Visa für russische Fachkräfte: Bundesregierung beschleunigt Verfahren

BERLIN: Seit dem Beginn des russischen Angriffs auf die Ukraine haben sich Hunderte von Fachkräften aus Russland für einen Umzug nach Deutschland entschieden. «Im April wurden in Moskau rund 350 Visa zum Zweck der Erwerbstätigkeit an russische Staatsangehörige erteilt», heißt es aus dem Auswärtigen Amt. In Sankt Petersburg stellte das deutsche Generalkonsulat den Angaben zufolge im gleichen Zeitraum 190 Arbeitsvisa aus. Nach Informationen der Deutschen Presse-Agentur war die Mehrheit der ausreisenden Fachkräfte bereits in Russland für ein deutsches Unternehmen tätig.
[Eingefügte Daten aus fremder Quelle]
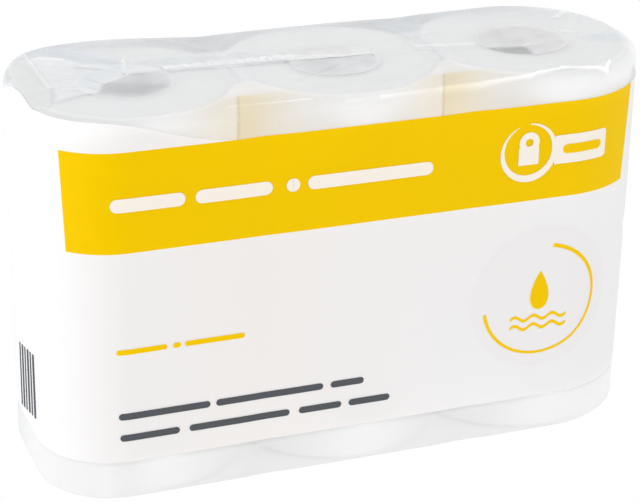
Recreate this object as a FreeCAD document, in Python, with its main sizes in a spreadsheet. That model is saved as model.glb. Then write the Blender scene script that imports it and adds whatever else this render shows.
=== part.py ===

«Wir haben in den Wochen seit Kriegsbeginn bei mehr als 400 Anträgen für Arbeitsvisa russischer Staatsbürger, die nach Deutschland kommen wollen, Unterstützung geleistet», sagte Katharina Vorländer, Anwältin bei der auf Arbeitsmigration spezialisierten Kanzlei Fragomen Global LLP in Frankfurt am Main. Rund 30 Prozent dieser Antragsteller seien bereits in Deutschland.

Das sei in der Geschwindigkeit nur möglich geworden, weil es in dieser speziellen Situation «Unterstützung durch die deutschen Behörden gab, wie wir es sonst nicht unbedingt immer erleben». Beispielsweise habe das Auswärtige Amt in Absprache mit der deutschen Botschaft in Moskau und dem Generalkonsulat in Sankt Petersburg Sammeltermine zur Antragstellung für teilweise mehrere Dutzend Mitarbeiter einer Firma angeboten, «was wir dann auch gerne angenommen haben», berichtete die Juristin.

Von Kriegsbeginn bis Anfang Mai wurden nach Angaben einer Sprecherin des Auswärtigen Amtes insgesamt bereits mehr als 600 Visa für russische Fachkräfte erteilt. Bei den Visa zur Erwerbstätigkeit handelt es sich um nationale Visa, die einen längeren Aufenthalt erlauben, nicht um sogenannte Schengen-Visa, die einen Aufenthalt von bis zu 90 Tagen in Deutschland und im Schengen-Raum ermöglichen.